[Rows from a 3D modeling dataset]
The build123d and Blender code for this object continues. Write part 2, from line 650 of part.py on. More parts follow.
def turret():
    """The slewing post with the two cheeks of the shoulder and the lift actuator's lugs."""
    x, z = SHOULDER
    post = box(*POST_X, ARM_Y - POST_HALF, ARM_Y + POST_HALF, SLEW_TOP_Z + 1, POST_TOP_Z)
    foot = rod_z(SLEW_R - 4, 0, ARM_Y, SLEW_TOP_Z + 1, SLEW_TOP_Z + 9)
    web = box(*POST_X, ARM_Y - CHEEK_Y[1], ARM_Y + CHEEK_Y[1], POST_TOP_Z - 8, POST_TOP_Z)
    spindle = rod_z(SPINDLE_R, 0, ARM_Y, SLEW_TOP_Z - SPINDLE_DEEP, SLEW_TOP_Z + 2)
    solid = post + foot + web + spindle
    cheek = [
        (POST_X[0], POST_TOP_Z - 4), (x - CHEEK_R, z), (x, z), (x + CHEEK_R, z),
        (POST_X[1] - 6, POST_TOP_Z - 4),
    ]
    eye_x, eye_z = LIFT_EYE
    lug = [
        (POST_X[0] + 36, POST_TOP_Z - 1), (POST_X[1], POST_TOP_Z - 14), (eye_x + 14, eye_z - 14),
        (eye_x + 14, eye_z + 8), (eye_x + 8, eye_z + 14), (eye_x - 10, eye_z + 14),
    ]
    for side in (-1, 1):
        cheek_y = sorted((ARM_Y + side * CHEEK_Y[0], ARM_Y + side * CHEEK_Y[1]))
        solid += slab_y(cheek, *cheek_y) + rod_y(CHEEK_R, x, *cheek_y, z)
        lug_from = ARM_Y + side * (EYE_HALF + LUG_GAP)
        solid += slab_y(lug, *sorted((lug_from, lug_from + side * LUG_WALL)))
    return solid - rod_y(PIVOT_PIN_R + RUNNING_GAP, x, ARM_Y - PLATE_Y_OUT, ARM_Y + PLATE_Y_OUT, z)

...

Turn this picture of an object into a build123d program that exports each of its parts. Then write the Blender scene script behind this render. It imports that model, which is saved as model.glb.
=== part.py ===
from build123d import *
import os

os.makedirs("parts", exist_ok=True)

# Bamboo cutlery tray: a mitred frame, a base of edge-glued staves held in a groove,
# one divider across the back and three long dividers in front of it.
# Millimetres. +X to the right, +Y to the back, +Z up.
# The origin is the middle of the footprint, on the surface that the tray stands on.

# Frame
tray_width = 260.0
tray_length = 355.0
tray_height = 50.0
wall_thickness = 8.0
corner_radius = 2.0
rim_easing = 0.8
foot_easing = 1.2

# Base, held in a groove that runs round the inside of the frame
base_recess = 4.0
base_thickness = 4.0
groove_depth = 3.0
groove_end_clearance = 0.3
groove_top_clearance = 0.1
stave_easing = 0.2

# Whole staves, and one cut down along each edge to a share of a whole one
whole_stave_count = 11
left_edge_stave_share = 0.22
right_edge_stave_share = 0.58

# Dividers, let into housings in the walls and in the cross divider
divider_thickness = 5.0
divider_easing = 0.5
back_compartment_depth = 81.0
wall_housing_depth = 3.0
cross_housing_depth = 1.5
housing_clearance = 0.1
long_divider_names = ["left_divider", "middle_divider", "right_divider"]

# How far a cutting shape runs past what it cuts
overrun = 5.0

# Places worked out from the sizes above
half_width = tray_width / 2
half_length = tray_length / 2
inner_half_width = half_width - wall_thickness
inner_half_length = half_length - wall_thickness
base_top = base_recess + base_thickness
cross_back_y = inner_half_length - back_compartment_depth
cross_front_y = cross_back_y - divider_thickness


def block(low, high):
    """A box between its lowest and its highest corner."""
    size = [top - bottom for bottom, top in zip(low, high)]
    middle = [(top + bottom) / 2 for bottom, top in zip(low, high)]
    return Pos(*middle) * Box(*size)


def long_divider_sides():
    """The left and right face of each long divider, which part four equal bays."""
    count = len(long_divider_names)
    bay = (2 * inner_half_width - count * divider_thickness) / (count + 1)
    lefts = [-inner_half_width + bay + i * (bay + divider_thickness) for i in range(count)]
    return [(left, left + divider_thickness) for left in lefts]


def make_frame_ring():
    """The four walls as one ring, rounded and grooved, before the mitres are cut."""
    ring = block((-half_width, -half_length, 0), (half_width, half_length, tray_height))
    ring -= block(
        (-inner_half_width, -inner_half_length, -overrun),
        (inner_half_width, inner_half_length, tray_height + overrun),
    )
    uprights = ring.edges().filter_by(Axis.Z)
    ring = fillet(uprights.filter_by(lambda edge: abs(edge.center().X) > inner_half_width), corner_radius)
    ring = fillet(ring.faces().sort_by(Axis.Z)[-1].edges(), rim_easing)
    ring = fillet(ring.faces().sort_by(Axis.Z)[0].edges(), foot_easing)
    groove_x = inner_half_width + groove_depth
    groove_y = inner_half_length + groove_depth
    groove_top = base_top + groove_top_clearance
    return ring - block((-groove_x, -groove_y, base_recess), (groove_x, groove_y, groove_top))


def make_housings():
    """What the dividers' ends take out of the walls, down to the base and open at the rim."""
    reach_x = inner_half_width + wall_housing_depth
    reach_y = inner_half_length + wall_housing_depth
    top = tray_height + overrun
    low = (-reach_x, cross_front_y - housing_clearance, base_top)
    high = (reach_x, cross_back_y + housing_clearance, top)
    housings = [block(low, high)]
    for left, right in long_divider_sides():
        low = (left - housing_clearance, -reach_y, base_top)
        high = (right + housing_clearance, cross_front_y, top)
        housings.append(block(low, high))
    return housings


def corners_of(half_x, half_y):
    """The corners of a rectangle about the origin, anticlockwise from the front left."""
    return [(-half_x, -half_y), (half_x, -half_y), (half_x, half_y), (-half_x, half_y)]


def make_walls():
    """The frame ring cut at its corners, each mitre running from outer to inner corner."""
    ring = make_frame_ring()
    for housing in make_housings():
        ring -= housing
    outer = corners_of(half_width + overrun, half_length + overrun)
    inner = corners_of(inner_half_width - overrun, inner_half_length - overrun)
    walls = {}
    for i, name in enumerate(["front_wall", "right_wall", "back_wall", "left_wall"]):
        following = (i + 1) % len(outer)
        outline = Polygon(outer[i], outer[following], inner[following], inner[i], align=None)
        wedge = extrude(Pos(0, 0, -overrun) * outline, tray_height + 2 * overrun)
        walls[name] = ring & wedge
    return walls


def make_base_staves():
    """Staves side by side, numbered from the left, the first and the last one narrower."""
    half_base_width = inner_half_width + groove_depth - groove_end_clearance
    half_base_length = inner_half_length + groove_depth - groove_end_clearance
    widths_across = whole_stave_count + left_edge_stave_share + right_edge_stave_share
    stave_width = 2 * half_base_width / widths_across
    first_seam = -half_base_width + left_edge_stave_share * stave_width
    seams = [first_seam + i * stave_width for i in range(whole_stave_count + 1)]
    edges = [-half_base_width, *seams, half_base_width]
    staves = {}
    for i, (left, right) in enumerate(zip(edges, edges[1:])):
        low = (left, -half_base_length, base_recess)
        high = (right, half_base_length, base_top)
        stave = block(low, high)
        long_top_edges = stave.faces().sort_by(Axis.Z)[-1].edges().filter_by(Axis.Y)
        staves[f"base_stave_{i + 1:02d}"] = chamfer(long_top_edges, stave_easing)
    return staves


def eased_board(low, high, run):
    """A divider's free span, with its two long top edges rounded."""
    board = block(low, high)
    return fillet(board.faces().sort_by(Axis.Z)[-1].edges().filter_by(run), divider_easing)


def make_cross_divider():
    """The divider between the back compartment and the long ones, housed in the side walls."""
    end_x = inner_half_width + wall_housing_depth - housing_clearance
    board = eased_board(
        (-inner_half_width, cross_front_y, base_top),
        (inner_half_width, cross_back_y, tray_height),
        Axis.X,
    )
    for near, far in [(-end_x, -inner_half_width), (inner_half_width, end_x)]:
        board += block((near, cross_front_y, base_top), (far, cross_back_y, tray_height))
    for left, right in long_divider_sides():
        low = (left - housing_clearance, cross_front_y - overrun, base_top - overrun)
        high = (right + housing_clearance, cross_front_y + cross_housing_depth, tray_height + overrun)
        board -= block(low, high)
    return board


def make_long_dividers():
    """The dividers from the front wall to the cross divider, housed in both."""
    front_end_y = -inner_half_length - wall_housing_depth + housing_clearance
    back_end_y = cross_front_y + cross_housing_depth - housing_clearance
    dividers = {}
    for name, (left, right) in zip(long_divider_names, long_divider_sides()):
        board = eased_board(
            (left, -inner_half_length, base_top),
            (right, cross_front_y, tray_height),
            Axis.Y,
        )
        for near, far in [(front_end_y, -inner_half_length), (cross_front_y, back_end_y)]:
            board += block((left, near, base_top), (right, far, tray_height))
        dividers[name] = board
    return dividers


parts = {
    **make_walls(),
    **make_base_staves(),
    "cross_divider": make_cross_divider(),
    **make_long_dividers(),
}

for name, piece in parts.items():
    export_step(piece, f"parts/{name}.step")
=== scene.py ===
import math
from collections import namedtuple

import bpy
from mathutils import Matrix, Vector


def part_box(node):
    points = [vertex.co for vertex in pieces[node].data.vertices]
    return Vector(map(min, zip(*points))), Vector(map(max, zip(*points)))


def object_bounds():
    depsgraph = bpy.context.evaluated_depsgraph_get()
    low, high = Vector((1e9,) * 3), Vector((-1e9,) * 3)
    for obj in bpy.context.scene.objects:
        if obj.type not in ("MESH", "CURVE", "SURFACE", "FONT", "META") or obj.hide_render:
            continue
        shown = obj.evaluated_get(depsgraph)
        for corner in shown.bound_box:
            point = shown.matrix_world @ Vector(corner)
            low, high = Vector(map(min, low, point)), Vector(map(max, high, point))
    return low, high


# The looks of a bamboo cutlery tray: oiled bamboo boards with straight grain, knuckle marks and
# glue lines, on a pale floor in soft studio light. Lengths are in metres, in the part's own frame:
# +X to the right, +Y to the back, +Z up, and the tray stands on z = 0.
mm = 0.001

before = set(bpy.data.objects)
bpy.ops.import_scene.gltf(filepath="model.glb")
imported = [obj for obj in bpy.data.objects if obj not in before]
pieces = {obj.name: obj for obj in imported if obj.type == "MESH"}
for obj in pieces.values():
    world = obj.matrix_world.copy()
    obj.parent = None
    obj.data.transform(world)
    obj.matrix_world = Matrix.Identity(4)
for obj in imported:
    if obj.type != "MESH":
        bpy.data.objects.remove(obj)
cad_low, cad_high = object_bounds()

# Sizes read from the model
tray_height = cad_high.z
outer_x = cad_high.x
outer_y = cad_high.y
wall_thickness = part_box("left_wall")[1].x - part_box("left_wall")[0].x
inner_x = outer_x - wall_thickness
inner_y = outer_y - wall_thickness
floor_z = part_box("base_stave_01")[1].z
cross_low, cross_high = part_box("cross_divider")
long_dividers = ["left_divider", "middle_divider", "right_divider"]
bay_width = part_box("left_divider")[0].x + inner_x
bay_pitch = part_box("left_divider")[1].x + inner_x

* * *

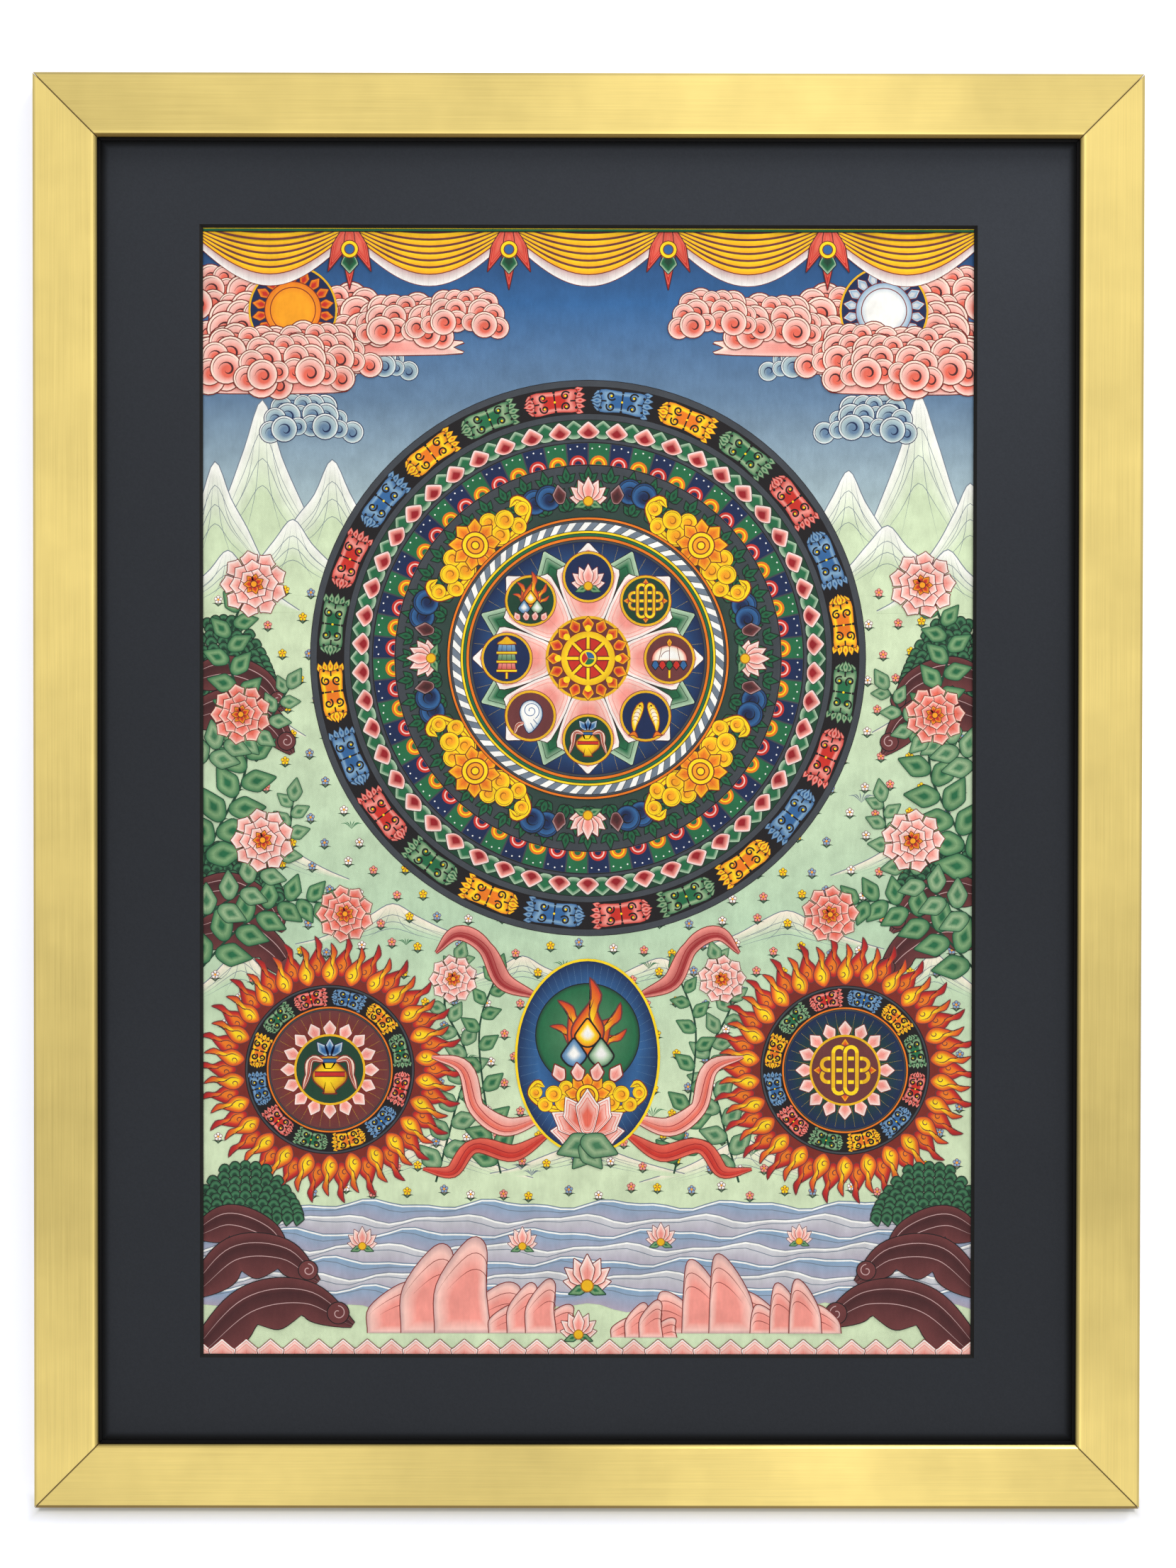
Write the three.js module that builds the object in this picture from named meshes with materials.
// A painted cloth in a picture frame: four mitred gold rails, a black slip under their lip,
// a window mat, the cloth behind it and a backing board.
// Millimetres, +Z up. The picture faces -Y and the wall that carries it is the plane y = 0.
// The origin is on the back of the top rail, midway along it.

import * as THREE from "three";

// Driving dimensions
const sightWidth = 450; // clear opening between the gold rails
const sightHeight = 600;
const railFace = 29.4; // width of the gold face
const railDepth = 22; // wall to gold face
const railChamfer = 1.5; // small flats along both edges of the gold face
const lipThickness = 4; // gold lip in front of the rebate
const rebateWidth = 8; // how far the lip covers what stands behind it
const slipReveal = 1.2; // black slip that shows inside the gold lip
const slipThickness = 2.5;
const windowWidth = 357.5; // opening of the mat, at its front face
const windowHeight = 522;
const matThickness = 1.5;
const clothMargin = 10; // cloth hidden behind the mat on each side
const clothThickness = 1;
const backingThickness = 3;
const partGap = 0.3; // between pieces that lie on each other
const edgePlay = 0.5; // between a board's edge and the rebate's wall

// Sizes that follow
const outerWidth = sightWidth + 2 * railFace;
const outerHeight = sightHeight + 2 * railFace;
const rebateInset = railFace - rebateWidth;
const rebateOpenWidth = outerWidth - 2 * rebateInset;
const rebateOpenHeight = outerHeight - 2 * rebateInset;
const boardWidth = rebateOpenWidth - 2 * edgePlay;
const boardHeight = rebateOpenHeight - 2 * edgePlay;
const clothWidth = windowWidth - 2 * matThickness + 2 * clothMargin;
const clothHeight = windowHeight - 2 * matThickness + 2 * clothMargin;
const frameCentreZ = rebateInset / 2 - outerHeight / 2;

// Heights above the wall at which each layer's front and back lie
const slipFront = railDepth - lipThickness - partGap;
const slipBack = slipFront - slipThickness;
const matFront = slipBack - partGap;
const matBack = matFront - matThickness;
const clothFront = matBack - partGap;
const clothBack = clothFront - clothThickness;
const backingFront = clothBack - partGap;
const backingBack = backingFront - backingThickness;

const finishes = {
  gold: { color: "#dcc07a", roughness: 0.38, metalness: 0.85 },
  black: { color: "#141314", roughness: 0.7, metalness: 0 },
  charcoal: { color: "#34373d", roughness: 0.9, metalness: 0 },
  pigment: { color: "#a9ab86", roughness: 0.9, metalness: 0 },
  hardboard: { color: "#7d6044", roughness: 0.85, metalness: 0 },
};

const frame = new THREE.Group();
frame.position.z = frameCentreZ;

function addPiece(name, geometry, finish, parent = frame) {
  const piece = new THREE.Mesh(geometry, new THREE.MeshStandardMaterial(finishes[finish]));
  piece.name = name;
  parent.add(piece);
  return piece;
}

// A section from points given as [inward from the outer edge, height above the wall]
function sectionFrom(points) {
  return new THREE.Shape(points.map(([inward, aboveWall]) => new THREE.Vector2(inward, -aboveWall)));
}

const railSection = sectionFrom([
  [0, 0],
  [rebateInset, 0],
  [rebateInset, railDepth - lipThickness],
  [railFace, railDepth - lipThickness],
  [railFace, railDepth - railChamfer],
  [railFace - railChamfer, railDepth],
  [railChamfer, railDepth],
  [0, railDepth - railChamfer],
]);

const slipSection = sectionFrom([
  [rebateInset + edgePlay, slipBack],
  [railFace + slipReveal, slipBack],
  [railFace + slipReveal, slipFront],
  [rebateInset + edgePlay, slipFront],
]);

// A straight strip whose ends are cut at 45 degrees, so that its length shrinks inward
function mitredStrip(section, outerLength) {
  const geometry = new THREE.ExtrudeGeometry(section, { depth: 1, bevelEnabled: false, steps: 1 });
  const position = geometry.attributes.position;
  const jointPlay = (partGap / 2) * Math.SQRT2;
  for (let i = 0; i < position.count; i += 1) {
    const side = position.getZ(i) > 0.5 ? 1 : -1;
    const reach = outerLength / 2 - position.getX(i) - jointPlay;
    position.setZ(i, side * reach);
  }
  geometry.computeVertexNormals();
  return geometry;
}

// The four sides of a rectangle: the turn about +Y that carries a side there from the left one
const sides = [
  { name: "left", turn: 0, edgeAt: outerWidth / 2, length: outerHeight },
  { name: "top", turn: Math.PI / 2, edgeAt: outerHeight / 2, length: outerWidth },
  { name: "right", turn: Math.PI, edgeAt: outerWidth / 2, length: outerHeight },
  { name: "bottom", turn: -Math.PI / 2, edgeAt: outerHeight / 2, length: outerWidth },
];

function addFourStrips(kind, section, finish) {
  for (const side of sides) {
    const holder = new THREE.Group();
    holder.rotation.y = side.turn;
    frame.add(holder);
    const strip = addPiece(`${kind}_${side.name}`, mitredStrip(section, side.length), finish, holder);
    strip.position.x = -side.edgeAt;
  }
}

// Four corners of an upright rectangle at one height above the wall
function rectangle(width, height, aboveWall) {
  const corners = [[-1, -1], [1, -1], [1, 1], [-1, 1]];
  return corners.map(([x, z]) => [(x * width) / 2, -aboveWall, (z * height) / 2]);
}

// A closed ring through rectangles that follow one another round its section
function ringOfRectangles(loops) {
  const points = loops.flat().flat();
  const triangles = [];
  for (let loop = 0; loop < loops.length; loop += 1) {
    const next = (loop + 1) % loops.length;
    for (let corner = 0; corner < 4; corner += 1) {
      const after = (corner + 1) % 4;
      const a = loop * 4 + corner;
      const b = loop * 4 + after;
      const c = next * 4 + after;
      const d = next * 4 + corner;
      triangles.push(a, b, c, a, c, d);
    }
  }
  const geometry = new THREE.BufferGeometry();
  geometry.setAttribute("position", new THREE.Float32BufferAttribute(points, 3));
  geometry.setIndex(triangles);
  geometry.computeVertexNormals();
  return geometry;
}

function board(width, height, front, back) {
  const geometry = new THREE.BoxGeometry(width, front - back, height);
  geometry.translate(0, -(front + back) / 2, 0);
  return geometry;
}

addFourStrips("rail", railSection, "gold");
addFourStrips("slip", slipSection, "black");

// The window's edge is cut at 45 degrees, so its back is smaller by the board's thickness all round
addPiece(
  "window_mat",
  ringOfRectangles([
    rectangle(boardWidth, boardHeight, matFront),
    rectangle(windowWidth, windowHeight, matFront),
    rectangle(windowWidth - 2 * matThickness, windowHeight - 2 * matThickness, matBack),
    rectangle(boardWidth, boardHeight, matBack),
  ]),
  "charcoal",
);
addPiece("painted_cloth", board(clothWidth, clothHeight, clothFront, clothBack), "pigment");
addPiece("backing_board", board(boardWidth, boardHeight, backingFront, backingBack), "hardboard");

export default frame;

#### Aim of the task:
Only the lines from the one containing "back_end_y = cross_front_y" through the one containing "shown = obj.evaluated_get(depsgraph)" are to be extracted, exactly as they appear, with both ends included.

#### Exercise result:
    back_end_y = cross_front_y + cross_housing_depth - housing_clearance
    dividers = {}
    for name, (left, right) in zip(long_divider_names, long_divider_sides()):
        board = eased_board(
            (left, -inner_half_length, base_top),
            (right, cross_front_y, tray_height),
            Axis.Y,
        )
        for near, far in [(front_end_y, -inner_half_length), (cross_front_y, back_end_y)]:
            board += block((left, near, base_top), (right, far, tray_height))
        dividers[name] = board
    return dividers


parts = {
    **make_walls(),
    **make_base_staves(),
    "cross_divider": make_cross_divider(),
    **make_long_dividers(),
}

for name, piece in parts.items():
    export_step(piece, f"parts/{name}.step")
=== scene.py ===
import math
from collections import namedtuple

import bpy
from mathutils import Matrix, Vector


def part_box(node):
    points = [vertex.co for vertex in pieces[node].data.vertices]
    return Vector(map(min, zip(*points))), Vector(map(max, zip(*points)))


def object_bounds():
    depsgraph = bpy.context.evaluated_depsgraph_get()
    low, high = Vector((1e9,) * 3), Vector((-1e9,) * 3)
    for obj in bpy.context.scene.objects:
        if obj.type not in ("MESH", "CURVE", "SURFACE", "FONT", "META") or obj.hide_render:
            continue
        shown = obj.evaluated_get(depsgraph)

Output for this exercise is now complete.